The best way to have the future that you want is to design it now. – Tony Robbins
It’s not secret that I’m obsessed with goal setting, life design, and intentional living.
So, today, as the New Year approaches, I’m sharing with you how to achieve goals. It’s the process I use and love, so I know it works.
And if you’re not used to setting goals you’re not alone. Most people don’t set goals. And the people who do set goals typically give up after a few weeks.
Don’t be those people. You’re better than that.
This process will help you stick to your goals so you actually achieve them.
I set goals every year, and I do everything I’ve listed below.
Okay, let’s get started!
How To Achieve Goals
First, here are a few tools I use to help me with achieving my goals that I love:
- Goal Setting Action Plan (my workbook)
- Artist Of Life Workbook (a new life workbook that I just bought and I’m obsessed with)

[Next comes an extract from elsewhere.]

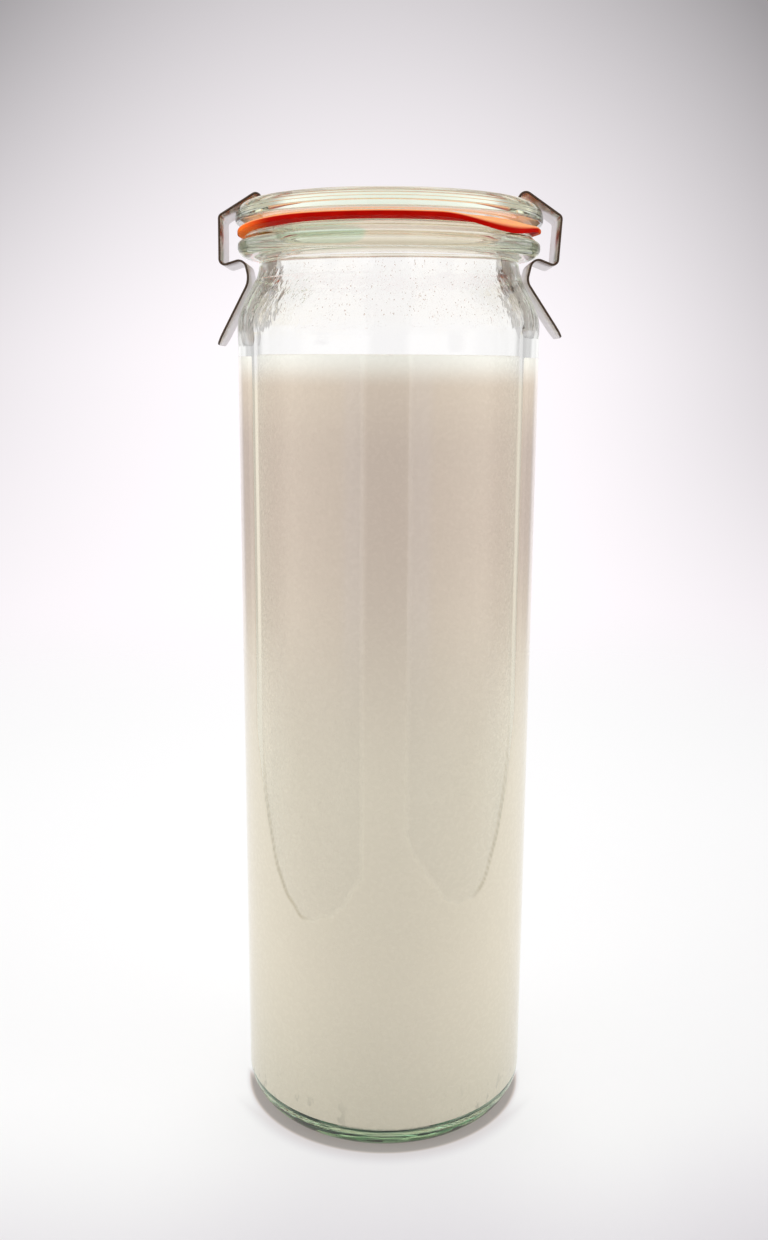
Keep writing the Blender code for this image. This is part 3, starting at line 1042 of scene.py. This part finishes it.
def droplet_tree():
    """Geometry Nodes: flat drops at random places on a skin, turned to it, and nothing else."""
    group = bpy.data.node_groups.new("droplets", "GeometryNodeTree")
    face = group.interface
    face.new_socket("Skin", in_out="INPUT", socket_type="NodeSocketGeometry")
    kinds = {"Density": "Float", "Drop radius": "Float", "Seed": "Int", "Material": "Material"}
    sockets = {}
    for name, kind in kinds.items():
        socket = face.new_socket(name, in_out="INPUT", socket_type="NodeSocket" + kind)
        sockets[name] = socket.identifier
    face.new_socket("Droplets", in_out="OUTPUT", socket_type="NodeSocketGeometry")
    tree = Nodes(group)
    given = tree.node("NodeGroupInput")
    skin, density, radius, seed, finish = [Sum(tree, output) for output in given.outputs[:5]]
    scattered = {"Mesh": skin, "Density": density, "Seed": seed}
    spread = tree.node("GeometryNodeDistributePointsOnFaces", None, scattered)
    points = Sum(tree, spread.outputs["Points"])
    turn = Sum(tree, spread.outputs["Rotation"])
    drawn = {"Seed": seed, 2: DROPLET_LEAST, 3: 1}
    chance = tree.add("FunctionNodeRandomValue", {"data_type": "FLOAT"}, drawn, 1)
    size = chance * chance * radius
    lengths = {0: size, 1: size * DROPLET_LENGTH, 2: size * DROPLET_THICKNESS}
    flat = tree.add("ShaderNodeCombineXYZ", None, lengths)
    drop = tree.add("GeometryNodeMeshIcoSphere", None, {"Radius": 1, "Subdivisions": 1})
    placed = {"Points": points, "Instance": drop, "Rotation": turn, "Scale": flat}
    dots = tree.add("GeometryNodeInstanceOnPoints", None, placed)
    real = tree.add("GeometryNodeRealizeInstances", None, {0: dots})
    smooth = tree.add("GeometryNodeSetShadeSmooth", None, {0: real})
    done = tree.add("GeometryNodeSetMaterial", None, {"Geometry": smooth, "Material": finish})
    tree.node("NodeGroupOutput", None, {0: done})
    return group, sockets


def plain_mesh(thing):
    """Turns what the modifiers make into the object's own mesh, and removes them."""
    graph = bpy.context.evaluated_depsgraph_get()
    mesh = bpy.data.meshes.new_from_object(thing.evaluated_get(graph))
    thing.modifiers.clear()
    thing.data = mesh


# Operators


class JarOperator:
    bl_options = {"REGISTER", "UNDO"}

    def execute(self, context):
        self.build(context.scene.jar_sizes, context.scene.jar_colours)
        return {"FINISHED"}


class PRESERVING_OT_jar(JarOperator, bpy.types.Operator):
    """Glass body of the jar"""

    bl_idname = "preserving.jar"
    bl_label = "Jar"

    def build(self, sizes, colours):
        material = glass_material("jar_glass", colours.glass, JAR_WAVES)
        jar = turned("jar_glass_body", jar_profile(sizes), material, shape=rippled(sizes))
        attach(jar, "jar")
        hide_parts("jar_body")


class PRESERVING_OT_filling(JarOperator, bpy.types.Operator):
    """Pale filling, wet on the glass but for two bays at the front, where it is drawn back"""

    bl_idname = "preserving.filling"
    bl_label = "Filling"

    def build(self, sizes, colours):
        material = filling_material(colours)
        shape = filling_shape(sizes)
        filling = turned("cream", filling_profile(sizes), material, shape=shape, around=FILLING_AROUND)
        mark_tide(filling.data)
        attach(filling, "jar")
        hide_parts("filling")


class PRESERVING_OT_lid(JarOperator, bpy.types.Operator):
    """Glass lid with its sunk top and the ridge that centres the ring"""

    bl_idname = "preserving.lid"
    bl_label = "Lid"

    def build(self, sizes, colours):
        material = glass_material("lid_glass", colours.lid_glass, LID_WAVES)
        lid = turned("glass_lid", lid_profile(), material)
        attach(lid, "lid")
        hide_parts("lid")


class PRESERVING_OT_ring(JarOperator, bpy.types.Operator):
    """Flat rubber ring, sagging over the bead at the front right and at the left"""

    bl_idname = "preserving.ring"
    bl_label = "Sealing ring"

    def build(self, sizes, colours):
        middle = RING_HIGH[2] - RING_SLACK - SEEN_THICKNESS / 2

        def shape(radius, height, angle):
            stretch = SAG_STRETCH if height < middle else 1
            return radius, height - stretch * sag(radius, angle)

        profile = refined(ring_profile(sizes), closed=True)
        material = rubber_material(colours)
        ring = turned("rubber_ring", profile, material, closed=True, shape=shape, around=RING_AROUND)
        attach(ring, "lid")
        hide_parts("sealing_ring")


class PRESERVING_OT_clamps(JarOperator, bpy.types.Operator):
    """The two sprung steel clamps, each bent a little differently"""

    bl_idname = "preserving.clamps"
    bl_label = "Clamps"

    def build(self, sizes, colours):
        material = steel_material(colours)
        for name, side, knots in (("left", -1, LEFT_CLAMP), ("right", 1, RIGHT_CLAMP)):
            strip = clamp("steel_clamp_" + name, side, knots, sizes, material)
            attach(strip, "clamp_" + name)
            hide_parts("clamp_" + name)


class PRESERVING_OT_droplets(JarOperator, bpy.types.Operator):
    """Dried splashes on the glass above the filling"""

    bl_idname = "preserving.droplets"
    bl_label = "Droplets"

    def build(self, sizes, colours):
        at = jar_lines(sizes)
        low = at["shoulder_foot"] + DROPLET_MARGIN
        high = at["shoulder_top"] - DROPLET_MARGIN
        wall = [point for point in inner_wall(sizes) if low < point[1] < high]
        skin_line = [(radius - DROPLET_INSET, height) for radius, height in wall]
        droplets = turned("splash_dots", skin_line, None)
        material = droplet_material()
        group, sockets = droplet_tree()
        scatter = droplets.modifiers.new("scatter", "NODES")
        scatter.node_group = group
        scatter[sockets["Density"]] = sizes.droplet_density
        scatter[sockets["Drop radius"]] = sizes.droplet_size
        scatter[sockets["Seed"]] = sizes.droplet_seed
        scatter[sockets["Material"]] = material
        plain_mesh(droplets)
        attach(droplets, "jar")


class PRESERVING_OT_stage(JarOperator, bpy.types.Operator):
    """Pale floor, soft light, white surroundings and the camera"""

    bl_idname = "preserving.stage"
    bl_label = "Stage"

    def execute(self, context):
        make_floor()
        make_surroundings(context.scene)
        make_lamps()
        make_camera(context.scene)
        context.scene.view_settings.view_transform = "Standard"
        cycles = context.scene.cycles
        cycles.max_bounces = 24
        cycles.transmission_bounces = 24
        cycles.glossy_bounces = 12
        cycles.transparent_max_bounces = 32
        return {"FINISHED"}


# Stage


def floor_brightness(tree, place):
    """Painted brightness of the floor, with painted shade ahead of the jar, to the sides and to the right,
    and what share of it the jar's painted contact shadow leaves.
    """
    x, y, _ = tree.axes(place)
    from_contact = tree.distance(place, CONTACT_CENTRE)
    open_floor = y.step(*RISE_BACK).larger(y.step(*FALL_AHEAD))
    sides = abs(x - FLOOR_MIDDLE).step(*DIM_SIDES) * y.step(*DIM_SIDES_BACK)
    slant = x / (y + CAMERA_AWAY).larger(CAMERA_NEAREST)
    right = slant.step(*DIM_RIGHT) * y.step(*DIM_RIGHT_BACK)
    ahead = AHEAD_SHADE * abs(x).fall(*AHEAD_SIDES) * y.fall(*AHEAD_BACK)
    darkest = CONTACT_DARK - CONTACT_DARKER * tree.ray("Is Camera Ray")
    contact = from_contact.step(*CONTACT, darkest, CONTACT_LIGHT)
    side_edge = from_contact.step(*SIDE_EDGE) * y.step(*SIDE_EDGE_BACK)
    edged = contact + from_contact.step(*SOFT_EDGE).larger(side_edge)
    in_front = edged.larger(y.step(*CONTACT_BACK, darkest, 1))
    shadow = in_front.larger(tree.distance(place).step(*UNDER_BASE))
    return (open_floor - sides - ahead - right) * shadow, shadow


def floor_material():
    """Pale paper that glows to the camera and in the glass, with painted shadows in its glow and a painted
    darker shadow under and behind the jar where the glass shows it, and fades out far away.
    """
    material, tree = new_material("pale_floor")
    place = tree.coordinates("Object")
    level, shadow = floor_brightness(tree, place)
    through = tree.ray("Is Transmission Ray")
    seen = tree.ray("Is Camera Ray").larger(tree.ray("Is Glossy Ray")).larger(through)
    dimmed = tree.mix_colour(level.step(*DIM_LEVELS), FLOOR_DIM, WHITE)
    # Painted shadow of the floor under and behind the jar, as the glass shows it
    behind = tree.mix_colour(tree.axes(place)[1].step(*THROUGH_BACK), THROUGH_PAINTED_SHADOW, THROUGH_FAR)
    colour = tree.painted(FLOOR_SHADOW, (shadow.step(*SHADOW_LEVELS), dimmed), (through, behind))
    glow = tree.add("ShaderNodeEmission", None, {"Color": colour, "Strength": level})
    paper = tree.add("ShaderNodeBsdfDiffuse", None, {"Color": FLOOR_PAPER})
    clear = tree.add("ShaderNodeBsdfTransparent")
    shown = tree.mix_shader(FLOOR_GLOW * seen, paper, glow)
    fade = tree.distance(place).step(*FLOOR_FADE)
    tree.surface(tree.mix_shader(fade, shown, clear))
    return material


def make_floor():
    build = bmesh.new()
    bmesh.ops.create_circle(build, cap_ends=True, segments=96, radius=FLOOR_RADIUS)
    bmesh.ops.translate(build, verts=build.verts, vec=(0, 0, -FLOOR_DROP))
    built_object("floor", build, floor_material())


def backdrop_level(x, z):
    """Brightness behind the jar to the camera: less upwards, to the sides and at the right."""
    aside = (x - BACKDROP_MIDDLE) * (x - BACKDROP_MIDDLE)
    sides = aside * (BACKDROP_SIDES * (z + BACKDROP_LOW)).larger(0)
    right = x.step(*RIGHT_X) * (z.step(*RIGHT_LOW_Z) - z.step(*RIGHT_HIGH_Z))
    level = BACKDROP_LEVEL - BACKDROP_LIFT * z.larger(0).power(BACKDROP_CURVE) - sides - right
    return level.larger(abs(x).step(*BACKDROP_WIDE))


def mirrored_level(x, y, z):
    """Brightness of the room in the glass: a bright strip at each side, and dark beside the camera."""
    wide = abs(x)
    turned_away = wide / (1 - z * z).power(0.5)
    strip = (turned_away.step(*STRIP_START) - turned_away.step(*STRIP_END)) * x.step(*STRIP_X)
    room = (1 + wide.step(*ROOM_BRIGHT_WIDE) - wide.step(*ROOM_DARK_WIDE)) * z.step(*ROOM_Z)
    camera_side = BEHIND_CAMERA - wide.step(*BEHIND_CAMERA_WIDE)
    return room + strip + y.fall(*CAMERA_SIDE_Y) * (camera_side - room - strip)


def make_surroundings(scene):
    """Shades for the camera, for the glass and for what the surroundings light, each its own."""
    world = bpy.data.worlds.new("studio")
    world.use_nodes = True
    scene.world = world
    tree = Nodes(world.node_tree)
    x, y, z = tree.axes(tree.coordinates("Generated"))
    wide = abs(x)
    camera = tree.ray("Is Camera Ray")
    seen = tree.ray("Is Glossy Ray").larger(tree.ray("Is Transmission Ray"))
    lit = LIT_LEVEL + LIT_WIDE * wide + LIT_BACK * y.larger(0)
    shown = camera * backdrop_level(x, z) + seen * mirrored_level(x, y, z)
    level = shown + tree.ray("Is Diffuse Ray") * lit
    warm = seen * z.step(*WARM_HIGH_Z).larger(wide.step(*WARM_WIDE) * z.fall(*WARM_LOW_Z))
    tint = tree.painted(WHITE, (seen, ROOM_CLEAR), (warm, ROOM_WARM), (camera, BACKDROP_TINT))
    light = tree.add("ShaderNodeBackground", None, {"Color": tint, "Strength": level})
    tree.node("ShaderNodeOutputWorld", None, {"Surface": light})


def make_lamps():
    for name, place, size, power in LAMPS:
        light = bpy.data.lights.new(name, "AREA")
        light.shape = "DISK"
        light.size = size
        light.energy = power
        lamp = bpy.data.objects.new(name, light)
        lamp.location = place
        lamp.rotation_euler = (Vector(AIM) - Vector(place)).to_track_quat("-Z", "Y").to_euler()
        lamp.visible_camera = False
        lamp.visible_glossy = False
        lamp.visible_transmission = False
        bpy.context.scene.collection.objects.link(lamp)


def make_camera(scene):
    lens = bpy.data.cameras.new("camera")
    lens.sensor_fit = "VERTICAL"
    lens.sensor_height = SENSOR
    lens.lens = SENSOR * FOCAL_SHARE
    lens.clip_start = 0.01
    camera = bpy.data.objects.new("camera", lens)
    upright = Matrix.Rotation(YAW, 4, "Z") @ Matrix.Rotation(math.pi / 2 + PITCH, 4, "X")
    camera.matrix_world = Matrix.Translation(EYE) @ upright @ Matrix.Rotation(ROLL, 4, "Z")
    scene.collection.objects.link(camera)
    scene.camera = camera


class PRESERVING_PT_panel(bpy.types.Panel):
    bl_idname = "PRESERVING_PT_panel"
    bl_label = "Preserving jar"
    bl_space_type = "VIEW_3D"
    bl_region_type = "UI"
    bl_category = "Preserving jar"

    def draw(self, context):
        for group in (context.scene.jar_sizes, context.scene.jar_colours):
            for name in group.__annotations__:
                self.layout.prop(group, name)
        for operator in OPERATORS:
            self.layout.operator(operator.bl_idname)


OPERATORS = (
    PRESERVING_OT_jar,
    PRESERVING_OT_filling,
    PRESERVING_OT_lid,
    PRESERVING_OT_ring,
    PRESERVING_OT_clamps,
    PRESERVING_OT_droplets,
    PRESERVING_OT_stage,
)
CLASSES = (JarSizes, JarColours, *OPERATORS, PRESERVING_PT_panel)


def register():
    for kind in CLASSES:
        bpy.utils.register_class(kind)
    bpy.types.Scene.jar_sizes = PointerProperty(type=JarSizes)
    bpy.types.Scene.jar_colours = PointerProperty(type=JarColours)


def unregister():
    del bpy.types.Scene.jar_sizes
    del bpy.types.Scene.jar_colours
    for kind in reversed(CLASSES):
        bpy.utils.unregister_class(kind)


def main():
    register()
    bpy.ops.preserving.jar()
    bpy.ops.preserving.filling()
    bpy.ops.preserving.lid()
    bpy.ops.preserving.ring()
    bpy.ops.preserving.clamps()
    bpy.ops.preserving.droplets()
    bpy.ops.preserving.stage()


if __name__ == "__main__":
    main()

- The Freedom Journal (a book that I use for achieving one major goal in 100 days)
Step 1: Decide on one SMART goal
The best way to start is to decide. You need to decide what your goal is going to be.
Sounds obvious. Hopefully you’re with me so far. 🙂
But I’m serious. Unless you decide with certainty what your goal is, you have no shot at achieving it.
To choose a goal, I look at the main eight life categories of my life. The eight categories I use are:
- spiritual/personal development
Choose a goal with these categories in mind so you know what area of your life you’re focusing on.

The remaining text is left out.